Design and construction
- Designations: Grade II listed

= Sherwin House =

Building in Nottingham, England

Sherwin House, a Grade II listed building on Pilcher Gate, is the oldest surviving town house in Nottingham.

==History==
It was erected between 1689 and 1699 for the Sherwin family. The building is noted for its Jacobean staircase which is the only substantial staircase to survive in Nottingham from prior to 1700.

On the South Prospect of Nottingham drawn in 1742 by Thomas Sandby, the property is shown as having three gables on the south front, and two gables on the west side.

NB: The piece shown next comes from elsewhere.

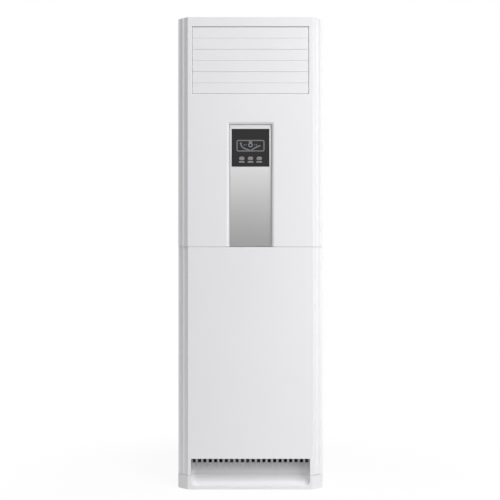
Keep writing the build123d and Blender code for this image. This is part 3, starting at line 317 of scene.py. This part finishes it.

The building was owned by the Sherwin family until the death of John Sherwin on 15 March 1800 it passed to his nephew John Longdon. By 1807 it was owned by Mr. Bigsby, attorney-at-law, who made substantial alterations including stuccoing the exterior facade. A north east wing was added before 1820. The gardens of the property were gradually sold off for building of other houses and in 1884 Pilcher gate was widened which resulted in the loss of the railings and front yard or 65 sqyd for a price of £780.. Another wing was added in the rear courtyard around 1886 when the building was converted into a lace warehouse.

The property lay derelict for many years and demolition was proposed, but in 2013, Mabec Properties started a project to stabilise the structure. Belfast developer Green Door converted it into office space and residential apartments in a scheme approved in 2016. It re-opened in 2021 as office space and residential apartments.